Deciding the future rate path got a little more complicated last week when a government reported showed that GDP grew by a much stronger-than-expected 3.2% in the first quarter. Despite the strong economic growth, the White House continues to push for rate cuts.
Larry Kudlow, director of the National Economic Council, on Friday repeated his contention that a 50 basis point reduction in the Fed’s benchmark interest rate is warranted. The federal funds rate is now targeted at 2.25% to 2.5%.
“The inflation rate continues to slip lower and lower,” Kudlow told CNBC’s “Squawk on the Street.” “Even according to the Fed’s own spokespeople, from the chairman on down, that could open the door to a target rate reduction.”

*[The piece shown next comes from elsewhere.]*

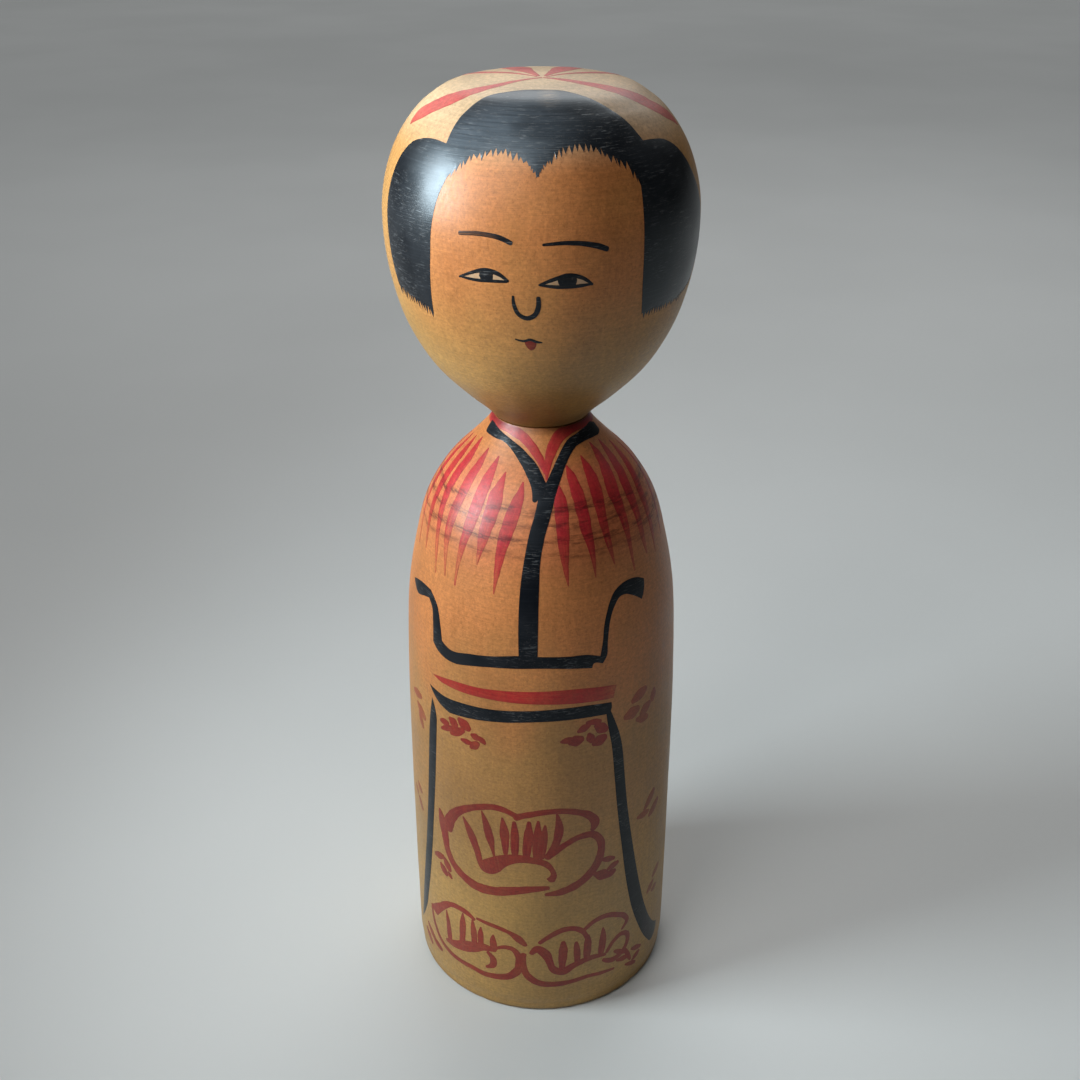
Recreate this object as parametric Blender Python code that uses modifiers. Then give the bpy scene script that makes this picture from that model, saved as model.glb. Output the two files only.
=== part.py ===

Later this week, the policymaking Federal Open Market Committee holds its two-day meeting that will conclude Wednesday. Markets expect no change in rates, though Fed Chairman Jerome Powell’s news conference afterward could provide future clues on monetary policy.
In their most recent economic projections, Fed officials said they expect core inflation to hit 2% for the full year in 2019 and headline PCE to hit 1.8%.
“Bottom line, if income growth, while rising at a good pace, is no longer accelerating, it is more imperative than ever in this cycle that inflation remains low. We need higher REAL wages and trying to stimulate higher inflation will do the exact opposite,” said Peter Boockvar, chief investment officer at Bleakley Advisory Group.
While the price index fell, consumer spending surged to its highest level in 9½ years in March. Consumer spending rose 0.9% overall and 0.7% when adjusted for inflation. The consumer spending numbers are important as they suggest higher consumption numbers on the way for the second quarter.
The Commerce Department has been releasing two months of data at a time as it catches up from the government shutdown that ended Jan. 25.